▶ **Short task**
Repeat the lines of the data that follow, please, starting at the first and stopping after the one with "LED_COUNT = 28".

▶ **Data records**
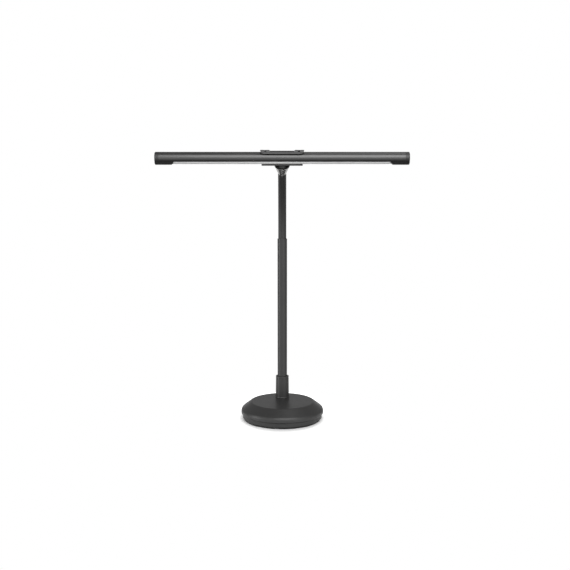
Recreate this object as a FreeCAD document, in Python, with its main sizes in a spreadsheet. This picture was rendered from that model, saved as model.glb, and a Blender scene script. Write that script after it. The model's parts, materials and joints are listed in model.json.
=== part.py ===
import FreeCAD, Part

import math
import os

import Sketcher
from FreeCAD import Placement, Rotation, Vector

# Piano lamp. Millimetres, +Z up, +X to the right, the user's side (front) is -Y.
# The origin is the centre of the round base, on the surface that the lamp stands on.

LINKS = 7  # gooseneck links between the fitting in the pole and the one in the cup
LED_COUNT = 28

SIZES = {
    # base: cover, plate and foot
    "rim_radius": 68.3,
    "rim_height": 7.4,
    "rim_lip": 0.9,
    "rim_round": 6.5,
    "rim_wall": 4.0,
    "skirt_run": 15.9,
    "skirt_rise": 12.0,
    "skirt_inset": 1.2,
    "plateau_round": 2.5,
    "cover_wall": 2.4,
    "shadow_gap": 0.5,
    "upstand_wall": 2.0,
    "upstand_rise": 4.1,
    "band_step": 2.6,
    "band_low": 3.2,
    "band_height": 7.2,
    "band_edge": 0.7,
    "plate_thickness": 2.2,
    "foot_step": 2.3,
    "foot_width": 6.4,
    "foot_seat": 0.8,
    "foot_edge": 0.8,
    # base: ballast and its screws
    "ballast_gap": 5.2,
    "ballast_side": 9.1,
    "ballast_top_gap": 5.8,
    "web_height": 8.9,
    "nut_room": 2.5,
    "bay_half_width": 16.0,
    "bay_overlap": 0.5,
    "screw_inset": 15.0,
    "pad_radius": 5.0,
    "pad_height": 5.8,
    "boss_radius": 3.6,
    "screw_radius": 1.6,
    "screw_head_step": 1.6,
    "screw_head_height": 1.6,
    "screw_sink": 1.4,
    "screw_grip": 15.8,
    # base: driver and inlet
    "jack_width": 9.0,
    "jack_length": 12.8,
    "jack_snout_radius": 4.1,
    "jack_snout_length": 3.7,
    "jack_inset": 3.0,
    "socket_radius": 2.75,
    "socket_depth": 9.5,
    "jack_pin_radius": 1.05,
    "jack_pin_length": 9.0,
    "driver_thickness": 1.4,
    "driver_room": 3.0,
    "driver_depth": 23.0,
    "driver_inset": 0.8,
    "post_radius": 2.0,
    "post_inset": 3.0,
    "part_inset": 10.0,
    "coil_radius": 4.2,
    "coil_height": 5.0,
    "capacitor_radius": 2.5,
    "capacitor_height": 8.0,
    "capacitor_inset": 4.5,
    "connector_inset": 3.0,
    "connector_width": 6.0,
    "connector_depth": 4.0,
    "connector_height": 5.0,
    # pole
    "pole_inset": 27.9,
    "pole_radius": 7.9,
    "pole_wall": 1.2,
    "pole_length": 268.5,
    "pole_edge": 0.3,
    "collar_wall": 2.7,
    "collar_taper": 0.4,
    "collar_lip": 0.4,
    "collar_lip_height": 1.4,
    "collar_height": 37.1,
    "collar_edge": 0.5,
    "collar_groove_depth": 0.25,
    "collar_groove_drop": 3.6,
    "collar_groove_width": 0.6,
    "stud_radius": 5.0,
    "stud_end": 0.4,
    "stud_plug_height": 17.0,
    "washer_width": 4.4,
    "washer_thickness": 1.6,
    "nut_height": 6.0,
    "nut_width": 4.2,
    "lead_radius": 1.5,
    "lead_room": 1.1,
    "lead_lift": 0.3,
    "lead_turn": 5.0,
    "lead_boot_wall": 0.4,
    # gooseneck
    "neck_stub": 7.0,
    "tip_stub": 10.0,
    "neck_arc": 100.0,
    "neck_lean": 38.0,
    "sleeve_wall": 1.95,
    "end_slope": 10.0,
    "joint_ball_radius": 2.6,
    "joint_fit": 0.05,
    "joint_neck_step": 0.7,
    "joint_neck_drop": 2.7,
    "socket_wall": 1.05,
    "socket_drop": 0.9,
    "socket_high": 1.6,
    "core_full_high": 3.2,
    "wire_radius": 1.1,
    "foot_depth": 31.0,
    "foot_sleeve_depth": 11.0,
    "foot_bore_room": 1.5,
    "foot_bore_top": 14.0,
    # swivel cup, seat and ball
    "thread_length": 4.0,
    "cup_foot_step": 0.3,
    "cup_foot_height": 1.0,
    "cup_waist_step": 0.1,
    "cup_waist_rise": 0.3,
    "cup_waist_height": 0.5,
    "cup_shoulder_step": 0.8,
    "cup_shoulder_rise": 0.8,
    "cup_lip": 0.85,
    "cup_rim_rise": 3.6,
    "cup_rim_room": 4.8,
    "cup_floor_inset": 0.2,
    "cup_floor_thickness": 1.0,
    "thread_step": 2.8,
    "seat_fit": 0.08,
    "seat_floor": 1.3,
    "seat_drop": 1.0,
    "seat_bore_radius": 1.6,
    "ball_radius": 7.4,
    "ball_flat": 5.9,
    "ball_shank_radius": 2.5,
    "ball_shank_length": 1.6,
    # saddle: bracket, cover, board and buttons
    "saddle_fit": 0.1,
    "saddle_wall": 2.6,
    "channel_skin": 1.0,
    "channel_half_width": 1.3,
    "shelf_wall": 2.3,
    "shelf_reach": 2.0,
    "saddle_back_wall": 7.4,
    "saddle_split": 4.2,
    "cover_half_length": 34.0,
    "bracket_inset": 1.65,
    "cover_front_wall": 1.0,
    "cover_lip_rise": 2.1,
    "cover_top_wall": 1.6,
    "cover_bevel": 0.8,
    "cover_corner_rise": 2.0,
    "cover_corner_run": 5.4,
    "bay_near_wall": 1.3,
    "bay_far_wall": 1.4,
    "bay_end_wall": 3.0,
    "bay_roof": 1.6,
    "board_low": 1.5,
    "board_fit": 0.1,
    "control_board_thickness": 1.0,
    "saddle_screw_side": 12.0,
    "saddle_screw_inset": 2.3,
    "saddle_screw_radius": 1.25,
    "saddle_screw_head_step": 1.05,
    "saddle_screw_head_height": 1.5,
    "saddle_screw_seat": 2.0,
    "saddle_screw_reach": 8.0,
    "saddle_boss_wall": 1.0,
    "cap_length": 15.2,
    "cap_overhang": 0.3,
    "cap_slope": 2.0,
    "cap_rise": 1.3,
    "cap_gap": 0.4,
    "cap_step": 0.8,
    "cap_edge": 0.3,
    "cap_front_inset": 0.2,
    "cap_back_inset": 1.8,
    "dish_radius": 70.0,
    "dish_depth": 0.25,
    "stem_radius": 1.5,
    "stem_fit": 0.15,
    "switch_length": 6.0,
    "switch_width": 4.4,
    "switch_height": 2.7,
    "plunger_radius": 1.2,
    "plunger_rise": 0.6,
    "plunger_length": 2.0,
    # light bar
    "bar_radius": 9.5,
    "bar_wall": 1.2,
    "bar_half_length": 200.0,
    "end_length": 6.7,
    "end_round": 1.5,
    "window_drop": 5.9,
    "web_thickness": 1.2,
    "web_lift": 0.6,
    "lead_slot_half_width": 4.0,
    "lead_slot_depth": 4.3,
    "lead_slot_low": 2.4,
    "lead_slot_high": 7.9,
    "diffuser_wall": 1.3,
    "diffuser_gap": 0.1,
    "leg_thickness": 1.2,
    "leg_rise": 2.0,
    "tongue_drop": 1.3,
    "tongue_length": 30.6,
    "tongue_slant": 5.2,
    "plug_length": 6.0,
    "plug_fit": 0.1,
    "plug_slot_room": 1.0,
    "led_board_half_width": 5.0,
    "led_board_gap": 0.8,
    "led_board_thickness": 1.0,
    "led_length": 3.5,
    "led_width": 2.8,
    "led_height": 0.8,
    # shared
    "slip_fit": 0.1,
    "clear_cut": 1.0,
}

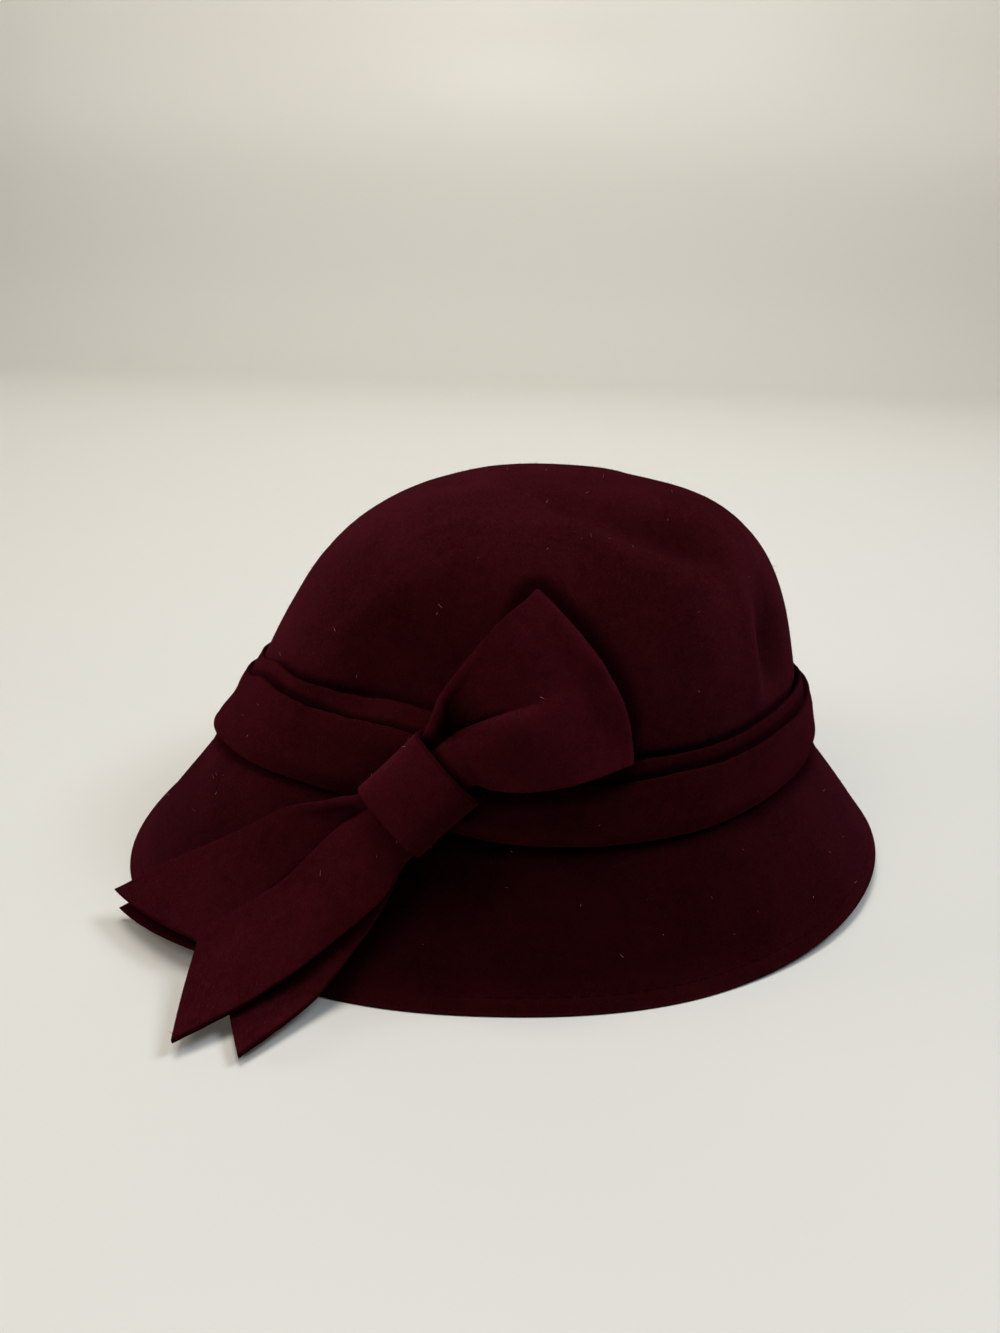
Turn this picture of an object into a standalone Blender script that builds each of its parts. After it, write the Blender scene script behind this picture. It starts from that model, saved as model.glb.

▶ **Solution below**
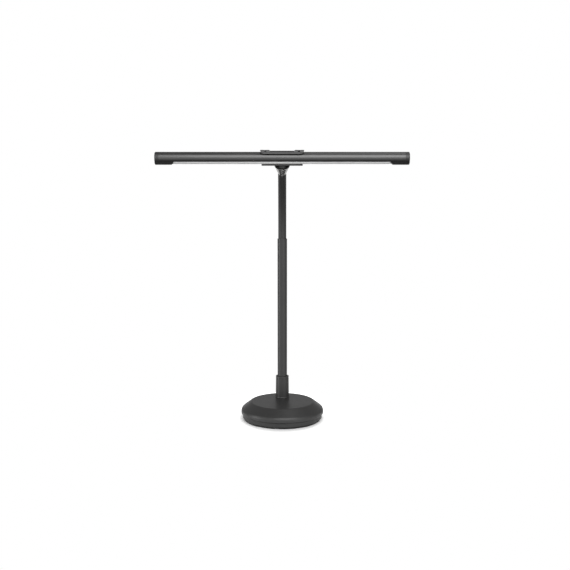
Recreate this object as a FreeCAD document, in Python, with its main sizes in a spreadsheet. This picture was rendered from that model, saved as model.glb, and a Blender scene script. Write that script after it. The model's parts, materials and joints are listed in model.json.
=== part.py ===
import FreeCAD, Part

import math
import os

import Sketcher
from FreeCAD import Placement, Rotation, Vector

# Piano lamp. Millimetres, +Z up, +X to the right, the user's side (front) is -Y.
# The origin is the centre of the round base, on the surface that the lamp stands on.

LINKS = 7  # gooseneck links between the fitting in the pole and the one in the cup
LED_COUNT = 28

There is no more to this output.